Eleven-Year-Old Girl Accused of Murdering 2-Month-Old Baby

     On February 5, 2015, Trina Whitehead, a mother of four, left her 2-month-old daughter Zuri overnight with a friend in Wickliffe, Ohio, a suburban community within the Cleveland metropolitan area. Trina had known the woman she left Zuri with for six years. The 39-year-old babysitter, the mother of an eleven-year-old girl, had watched her friend's children before when she needed a night off. (The babysitter and her daughter have not been identified by the media.)

     At three the next morning, February 6, the babysitter fell asleep on her living room couch. Her daughter, who had also been on the sofa with the baby, took the infant to the second floor while her mother slept. She returned to the couch forty-five minutes later with the baby in her arms.

     The adult babysitter, awakened by her daughter, was shocked by the sight of Zuri. The infant's head was bleeding and terribly swollen.

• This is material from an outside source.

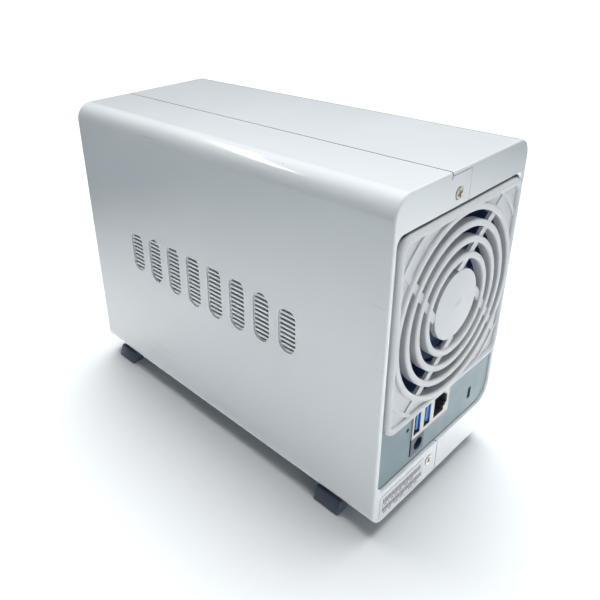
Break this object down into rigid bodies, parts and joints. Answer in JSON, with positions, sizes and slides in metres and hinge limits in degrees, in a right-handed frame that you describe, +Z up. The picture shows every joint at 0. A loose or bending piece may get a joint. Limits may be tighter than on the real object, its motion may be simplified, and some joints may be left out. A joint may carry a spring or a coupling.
{
  "type": "network storage enclosure",
  "caption": "Upright white plastic drive enclosure with a rear fan guard, rear ports, side louvres, block feet and a slide-off half shell.",
  "frame": {"origin": "on the floor, under the middle of the outer box", "axes": "+Z up, front face towards -Y, rear fan and ports towards +Y, the removable half shell on +X"},
  "size_m": [0.1, 0.22, 0.1675],
  "materials": {
    "shell_white": "cool white, glossy",
    "guard_white": "cool white, satin",
    "plate_grey": "blue-grey paint, satin",
    "sheet_steel": "zinc plated, satin",
    "fan_dark": "dark navy, satin",
    "board_green": "solder mask, satin",
    "chip_black": "moulded, matt",
    "connector_black": "moulded, satin",
    "connector_ivory": "moulded, satin",
    "aluminium_fins": "extruded, satin",
    "screw_nickel": "nickel plated",
    "shield_nickel": "nickel plated, satin",
    "shaft_steel": "ground",
    "bearing_brass": "sintered, satin",
    "coil_copper": "enamelled wire",
    "contact_gold": "gold plated",
    "pin_rubber": "matt",
    "pad_silicone": "matt",
    "foot_slate": "slate, satin",
    "usb_blue": "moulded, satin",
    "button_white": "cool white, glossy",
    "button_black": "matt",
    "light_clear": "clear, diffusing",
    "emitter_ivory": "moulded lens",
    "lead_grey": "satin sleeve",
    "ribbon_grey": "satin",
    "cell_steel": "brushed",
    "capacitor_sleeve": "satin can",
    "label_paper": "printed paper, satin"
  },
  "bodies": {
    "chassis": {"left_shell": "shell_white", "front_panel": "shell_white", "rear_plate": "plate_grey", "base_tray": "sheet_steel", "cage_shelf": "sheet_steel", "cage_roof": "sheet_steel", "cage_side": "sheet_steel", "cage_front": "sheet_steel", "cage_rear": "sheet_steel", "fan_guard": "guard_white", "fan_frame": "fan_dark", "fan_bearing": "bearing_brass", "fan_stator": "coil_copper", "fan_pins": "pin_rubber", "fan_lead": "lead_grey", "fan_plug": "connector_ivory", "main_board": "board_green", "processor": "chip_black", "thermal_pad": "pad_silicone", "heat_sink": "aluminium_fins", "memory_chips": "chip_black", "controller_chips": "chip_black", "capacitors": "capacitor_sleeve", "inductors": "chip_black", "coin_cell_holder": "connector_black", "coin_cell": "cell_steel", "buzzer": "connector_black", "fan_header": "connector_ivory", "cable_header": "connector_ivory", "connector_stack": "shield_nickel", "usb_tongues": "usb_blue", "network_insert": "connector_black", "network_contacts": "contact_gold", "power_jack": "connector_black", "power_pin": "shaft_steel", "reset_switch": "chip_black", "riser_slot": "connector_black", "backplane": "board_green", "drive_connectors": "connector_black", "board_standoffs": "contact_gold", "board_screws": "screw_nickel", "cage_screws": "screw_nickel", "tray_screws": "screw_nickel", "left_feet": "foot_slate", "power_switch": "chip_black", "light_board": "board_green", "light_board_screws": "screw_nickel", "light_pipes": "light_clear", "light_emitters": "emitter_ivory", "front_cable": "ribbon_grey", "lock_bracket": "sheet_steel", "front_screws": "screw_nickel"},
    "cover": {"right_shell": "shell_white", "cover_screws": "screw_nickel", "right_feet": "foot_slate", "blank_label": "label_paper"},
    "rotor": {"fan_rotor": "fan_dark", "fan_shaft": "shaft_steel"},
    "power_key": {"power_button": "button_white"},
    "reset_key": {"reset_button": "button_black"}
  },
  "joints": [
    {"name": "cover_slide", "type": "slide", "parent": "chassis", "child": "cover", "axis": [0, 1, 0], "range_m": [0, 0.23]},
    {"name": "fan_spin", "type": "hinge", "parent": "chassis", "child": "rotor", "pos_m": [0, 0.0915, 0.1042], "axis": [0, 1, 0], "continuous": true},
    {"name": "power_press", "type": "slide", "parent": "chassis", "child": "power_key", "axis": [0, 1, 0], "range_m": [0, 0.001], "stiffness_N_per_m": 800, "springref_m": -0.0005},
    {"name": "reset_press", "type": "slide", "parent": "chassis", "child": "reset_key", "axis": [0, -1, 0], "range_m": [0, 0.0005], "stiffness_N_per_m": 600, "springref_m": -0.0003}
  ]
}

     The eleven-year-old girl's mother dialed 911, and to the dispatcher, reported that the 2-month-old baby in her care had trouble breathing and wouldn't open her eyes.

     Paramedics and police officers arrived at the house a few minutes later. An ambulance crew rushed the severely injured infant to nearby Lake West Hospital. From that medical facility the baby was flown to the Rainbow Babies and Children's Hospital in Cleveland where she died on the operating table.

     Police officers took the eleven-year-old girl to the Lake County Juvenile Detention Center for questioning.

     A forensic pathologist with the Cuyahoga County Coroner's Office in Cleveland determined the infant's cause of death to be "multiple blunt force trauma to the head and torso." The tiny victim had suffered "massive brain injuries, severe damage to the liver, and external bleeding." The coroner ruled the baby's death a homicide.

     On Monday February 9, 2015, Juvenile Court Judge Karen Lawson, at the eleven-year-old's detention hearing, formally charged the girl with murder. In Ohio, persons under the age of 14 cannot be charged as adults. As a result, this case will proceed through the juvenile criminal justice system. If convicted, the accused pre-teen could be held at a State Department of Youth Services Facility until she reached the age of 21.

     The young murder suspect, represented by a public defender at her detention hearing, sat quietly at the defense table with her head resting on her folded arms. According to a detective who had questioned her, the girl showed no remorse for what investigators believed she had done to the baby. (The authorities have not identified the murder weapon or exactly how the crime had been committed.)

     In 2012, 20 children in the United States under the age of twelve were accused of murder. Criminologists believe that the number of pre-teen murder defendants has been on the rise over the past several years. No one is quite sure why. This case may not help answer that question.